When it’s not working for Nick Fitzgerald and the offense, it’s really not working, as evidenced by the consecutive blowout losses to Georgia and Auburn that tamped down the hype Mississippi State had drummed up in early September. Both of those defenses jammed the gears of the Bulldogs’ offense by forcing it to the air: Fitzgerald threw a total of 62 times and completed less than 50% of his passes in those two games.

On Saturday night, Mississippi State was rewarded for committing to the run, finding holes in the middle of an Alabama front seven that was thinner than ever at linebacker—Shaun Dion Hamilton and Mack Wilson were injured in last weekend’s win over LSU, exacerbating a depth issue that dates all the way back to the season opener, when Christian Miller and Terrell Lewis went down against Florida State. The Bulldogs racked up a season-high 172 yards on the ground against Alabama and held the ball for nearly two-thirds of the game (38:56)—with help from a few boneheaded Alabama penalties that extended drives. Fitzgerald was held below 100 yards on the ground for the first time in his last five games, but his 21 carries kept the Alabama defense on its heels.

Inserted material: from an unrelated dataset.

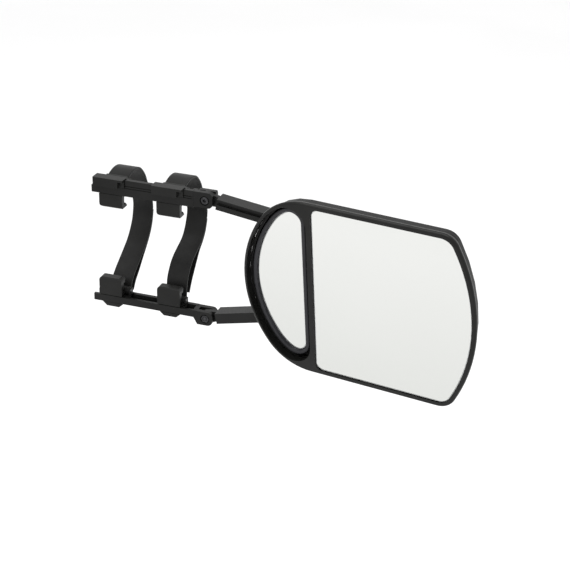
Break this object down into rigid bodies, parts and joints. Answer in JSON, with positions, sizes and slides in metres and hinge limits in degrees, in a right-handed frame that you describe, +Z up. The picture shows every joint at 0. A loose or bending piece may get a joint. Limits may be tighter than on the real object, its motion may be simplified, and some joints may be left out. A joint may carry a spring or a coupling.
{
  "type": "towing mirror",
  "caption": "Clip-on towing mirror: two clamp rails with sliding hooks and rubber straps, two arms, and a two-pane mirror head on a ball stud.",
  "frame": {"origin": "on the flat back face of the upper rail's rear wall, midway between its two hooks", "axes": "+X along the rails towards the mirror head, -Y the way the glass faces, +Z up"},
  "size_m": [0.4403, 0.1648, 0.2011],
  "materials": {
    "rail_plastic": "satin black moulded nylon",
    "hook_plastic": "satin black moulded nylon",
    "arm_plastic": "satin black moulded nylon",
    "strap_rubber": "matt black rubber",
    "housing_plastic": "fine-grained black plastic",
    "bezel_plastic": "satin black plastic",
    "carrier_plastic": "smooth dark grey plastic",
    "liner_plastic": "dull grey plastic",
    "mirror_glass": "silvered glass",
    "black_steel": "black oxide steel"
  },
  "bodies": {
    "upper_rail": {"upper_rail": "rail_plastic", "upper_arm_pivot_screw": "black_steel", "upper_arm_pivot_nut": "black_steel"},
    "lower_rail": {"lower_rail": "rail_plastic", "lower_arm_pivot_screw": "black_steel", "lower_arm_pivot_nut": "black_steel"},
    "upper_arm": {"upper_arm": "arm_plastic"},
    "lower_arm": {"lower_arm": "arm_plastic"},
    "head_bracket": {"head_bracket": "arm_plastic", "bracket_upper_pivot_screw": "black_steel", "bracket_upper_pivot_nut": "black_steel", "bracket_lower_pivot_screw": "black_steel", "bracket_lower_pivot_nut": "black_steel", "ball_stud": "black_steel", "ball_stud_nut": "black_steel"},
    "head_ball_seat": {"head_ball_seat": "liner_plastic"},
    "mirror_head": {"rear_housing": "housing_plastic", "front_bezel": "bezel_plastic", "main_glass": "mirror_glass", "main_glass_backing": "liner_plastic", "socket_cap": "housing_plastic", "socket_cap_screw_1": "black_steel", "socket_cap_screw_2": "black_steel", "socket_cap_screw_3": "black_steel", "socket_cap_screw_4": "black_steel", "blind_spot_ball_stud": "black_steel"},
    "blind_spot_ball_seat": {"blind_spot_ball_seat": "liner_plastic"},
    "blind_spot_mirror": {"blind_spot_carrier": "carrier_plastic", "blind_spot_glass": "mirror_glass"},
    "upper_hook_1": {"upper_slider_1": "hook_plastic", "upper_jaw_1": "hook_plastic", "upper_strap_pin_1": "black_steel", "strap_1": "strap_rubber"},
    "lower_hook_1": {"lower_slider_1": "hook_plastic", "lower_jaw_1": "hook_plastic", "lower_strap_pin_1": "black_steel"},
    "upper_hook_2": {"upper_slider_2": "hook_plastic", "upper_jaw_2": "hook_plastic", "upper_strap_pin_2": "black_steel", "strap_2": "strap_rubber"},
    "lower_hook_2": {"lower_slider_2": "hook_plastic", "lower_jaw_2": "hook_plastic", "lower_strap_pin_2": "black_steel"}
  },
  "joints": [
    {"name": "arm_spread", "type": "hinge", "parent": "upper_rail", "child": "upper_arm", "pos_m": [0.07245, -0.0175, 0.0039], "axis": [0, 1, 0], "range_deg": [-4, 8]},
    {"name": "bracket_level", "type": "hinge", "parent": "upper_arm", "child": "head_bracket", "pos_m": [0.22092, -0.0175, -0.01749], "axis": [0, 1, 0], "range_deg": [-8, 4]},
    {"name": "lower_rail_reach", "type": "slide", "parent": "upper_rail", "child": "lower_rail", "axis": [0, 0, -1], "range_m": [-0.021, 0.0415]},
    {"name": "lower_arm_spread", "type": "hinge", "parent": "lower_rail", "child": "lower_arm", "pos_m": [0.07245, -0.0175, -0.1351], "axis": [0, 1, 0], "range_deg": [-8, 4]},
    {"name": "upper_hook_1_slide", "type": "slide", "parent": "upper_rail", "child": "upper_hook_1", "axis": [1, 0, 0], "range_m": [-0.001, 0.014]},
    {"name": "lower_hook_1_reach", "type": "slide", "parent": "upper_hook_1", "child": "lower_hook_1", "axis": [0, 0, -1], "range_m": [-0.021, 0.0415], "deforming": ["strap_1"]},
    {"name": "upper_hook_2_slide", "type": "slide", "parent": "upper_rail", "child": "upper_hook_2", "axis": [1, 0, 0], "range_m": [-0.014, 0.0035]},
    {"name": "lower_hook_2_reach", "type": "slide", "parent": "upper_hook_2", "child": "lower_hook_2", "axis": [0, 0, -1], "range_m": [-0.021, 0.0415], "deforming": ["strap_2"]},
    {"name": "head_pan", "type": "hinge", "parent": "head_bracket", "child": "head_ball_seat", "pos_m": [0.26005, -0.0449, -0.0505], "axis": [-0.0206, -0.1411, 0.9898], "range_deg": [-3, 12]},
    {"name": "head_tilt", "type": "hinge", "parent": "head_ball_seat", "child": "mirror_head", "pos_m": [0.26005, -0.0449, -0.0505], "axis": [0.9895, -0.1444, 0], "range_deg": [-7, 4]},
    {"name": "blind_spot_pan", "type": "hinge", "parent": "mirror_head", "child": "blind_spot_ball_seat", "pos_m": [0.17296, -0.0427, -0.052], "axis": [-0.0206, -0.1411, 0.9898], "range_deg": [-2.5, 3.5]},
    {"name": "blind_spot_tilt", "type": "hinge", "parent": "blind_spot_ball_seat", "child": "blind_spot_mirror", "pos_m": [0.17296, -0.0427, -0.052], "axis": [0.9895, -0.1444, 0], "range_deg": [-2, 2]}
  ],
  "couplings": [
    {"joint": "bracket_level", "follows": "arm_spread", "ratio": -1},
    {"joint": "lower_rail_reach", "follows": "arm_spread", "m_per_rad": 0.29485},
    {"joint": "lower_arm_spread", "follows": "arm_spread", "ratio": -1},
    {"joint": "lower_hook_1_reach", "follows": "arm_spread", "m_per_rad": 0.29485},
    {"joint": "lower_hook_2_reach", "follows": "arm_spread", "m_per_rad": 0.29485}
  ]
}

But after Alabama kicker Andy Pappanastos’s go-ahead 41-yard field goal try clanged off the left upright with just over two minutes to go, Mississippi State stumbled into a quick three-and-out at the absolute worst time, leaving the Crimson Tide with 69 seconds of clock to put together another potential game-winning drive in regulation. Then Hurts hit Ridley and put a lid on the chaos that had threatened to turn the SEC completely on its head, in the process sending a message to the teams standing in the way of a second national title in three years.